-- Data shown start --

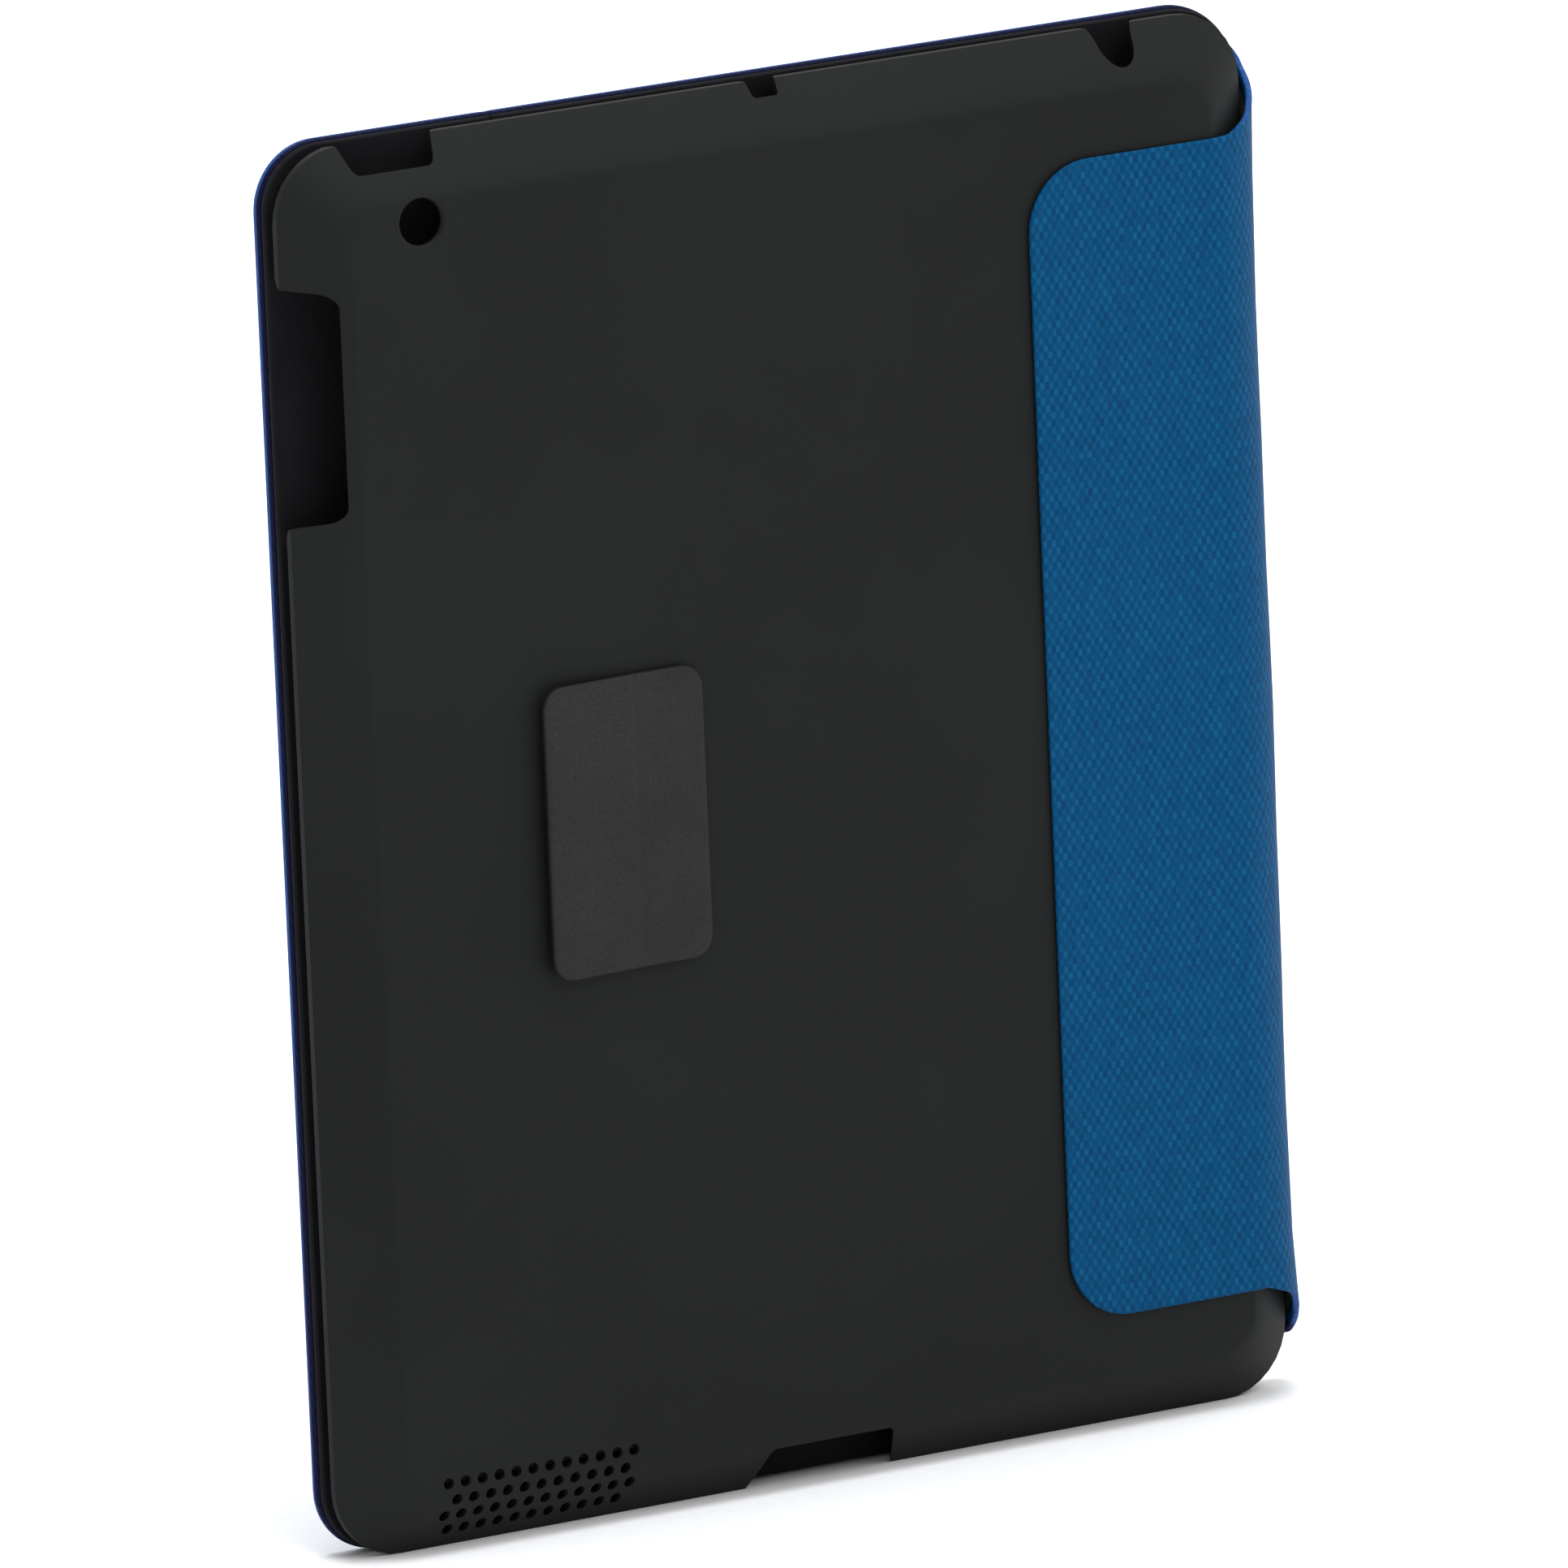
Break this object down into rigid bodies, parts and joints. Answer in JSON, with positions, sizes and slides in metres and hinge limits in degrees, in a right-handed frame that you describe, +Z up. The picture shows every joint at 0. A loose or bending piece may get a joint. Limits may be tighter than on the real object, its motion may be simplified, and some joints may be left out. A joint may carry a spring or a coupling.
{
  "type": "tablet case",
  "caption": "Folio case: a hard shell with a curved border, a canvas cover on a loose rolled spine that folds back, and a stand tab.",
  "frame": {"origin": "middle of the overall box's footprint, at the bottom edge that the closed case stands on", "axes": "+Z up the long side, front cover towards -Y, the shell's flat back towards +Y, spine at -X and the cover's free edge at +X"},
  "size_m": [0.192, 0.0176, 0.2447],
  "materials": {
    "shell_plastic": "matte",
    "canvas": "satin",
    "lining": "matte",
    "board": "matte",
    "film": "satin",
    "tab_leather": "matte",
    "magnet": "satin"
  },
  "bodies": {
    "shell": {"shell": "shell_plastic", "shell_lining": "lining", "strip_canvas": "canvas", "strip_film": "film", "strip_liner": "lining", "tab_base": "tab_leather", "tab_film": "film"},
    "spine": {"spine_canvas": "canvas", "spine_liner": "lining"},
    "cover": {"cover_canvas": "canvas", "cover_board": "board", "cover_pad": "lining", "cover_liner": "lining"},
    "edge": {"edge_canvas": "canvas", "edge_board": "board", "edge_pad": "lining", "closure_magnets": "magnet", "wake_magnet": "magnet"},
    "flap": {"tab_flap": "tab_leather", "tab_flap_skin": "lining"}
  },
  "joints": [
    {"name": "spine_back_hinge", "type": "hinge", "parent": "shell", "child": "spine", "pos_m": [-0.09219, 0.00312, 0.1221], "axis": [0, 0, -1], "range_deg": [0, 165]},
    {"name": "spine_front_hinge", "type": "hinge", "parent": "spine", "child": "cover", "pos_m": [-0.09536, -0.00809, 0.12235], "axis": [0, 0, -1], "range_deg": [0, 175]},
    {"name": "cover_fold", "type": "hinge", "parent": "cover", "child": "edge", "pos_m": [0.05117, -0.0088, 0.12235], "axis": [0, 0, -1], "range_deg": [0, 110]},
    {"name": "tab_hinge", "type": "hinge", "parent": "shell", "child": "flap", "pos_m": [0.03578, 0.00765, 0.1221], "axis": [0, 0, 1], "range_deg": [-3, 30], "stiffness_Nm_per_rad": 0.01}
  ]
}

-- Data shown end --

Go through the listing and copy all of it exactly.

• _Written answer_:
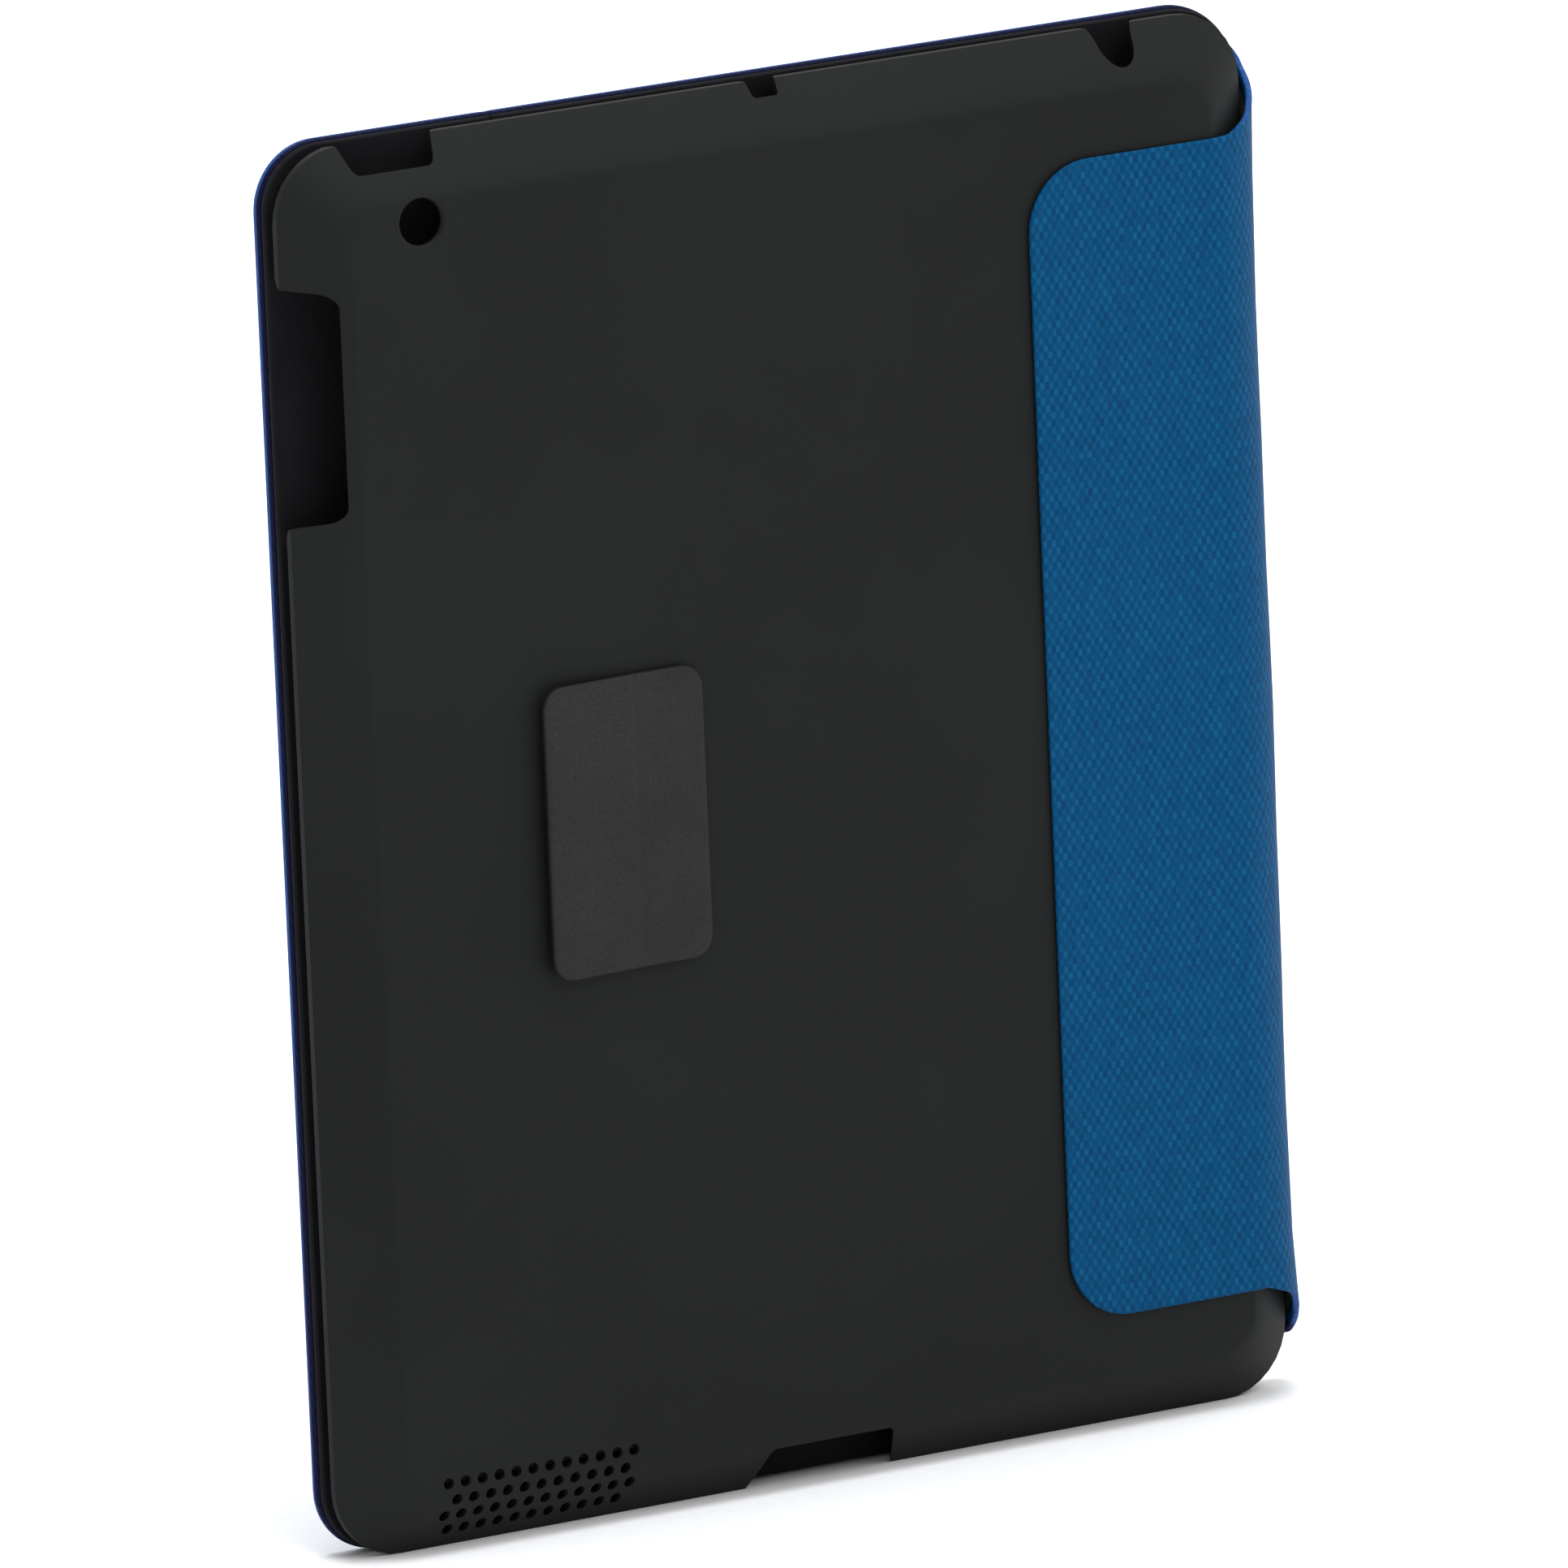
Break this object down into rigid bodies, parts and joints. Answer in JSON, with positions, sizes and slides in metres and hinge limits in degrees, in a right-handed frame that you describe, +Z up. The picture shows every joint at 0. A loose or bending piece may get a joint. Limits may be tighter than on the real object, its motion may be simplified, and some joints may be left out. A joint may carry a spring or a coupling.
{
  "type": "tablet case",
  "caption": "Folio case: a hard shell with a curved border, a canvas cover on a loose rolled spine that folds back, and a stand tab.",
  "frame": {"origin": "middle of the overall box's footprint, at the bottom edge that the closed case stands on", "axes": "+Z up the long side, front cover towards -Y, the shell's flat back towards +Y, spine at -X and the cover's free edge at +X"},
  "size_m": [0.192, 0.0176, 0.2447],
  "materials": {
    "shell_plastic": "matte",
    "canvas": "satin",
    "lining": "matte",
    "board": "matte",
    "film": "satin",
    "tab_leather": "matte",
    "magnet": "satin"
  },
  "bodies": {
    "shell": {"shell": "shell_plastic", "shell_lining": "lining", "strip_canvas": "canvas", "strip_film": "film", "strip_liner": "lining", "tab_base": "tab_leather", "tab_film": "film"},
    "spine": {"spine_canvas": "canvas", "spine_liner": "lining"},
    "cover": {"cover_canvas": "canvas", "cover_board": "board", "cover_pad": "lining", "cover_liner": "lining"},
    "edge": {"edge_canvas": "canvas", "edge_board": "board", "edge_pad": "lining", "closure_magnets": "magnet", "wake_magnet": "magnet"},
    "flap": {"tab_flap": "tab_leather", "tab_flap_skin": "lining"}
  },
  "joints": [
    {"name": "spine_back_hinge", "type": "hinge", "parent": "shell", "child": "spine", "pos_m": [-0.09219, 0.00312, 0.1221], "axis": [0, 0, -1], "range_deg": [0, 165]},
    {"name": "spine_front_hinge", "type": "hinge", "parent": "spine", "child": "cover", "pos_m": [-0.09536, -0.00809, 0.12235], "axis": [0, 0, -1], "range_deg": [0, 175]},
    {"name": "cover_fold", "type": "hinge", "parent": "cover", "child": "edge", "pos_m": [0.05117, -0.0088, 0.12235], "axis": [0, 0, -1], "range_deg": [0, 110]},
    {"name": "tab_hinge", "type": "hinge", "parent": "shell", "child": "flap", "pos_m": [0.03578, 0.00765, 0.1221], "axis": [0, 0, 1], "range_deg": [-3, 30], "stiffness_Nm_per_rad": 0.01}
  ]
}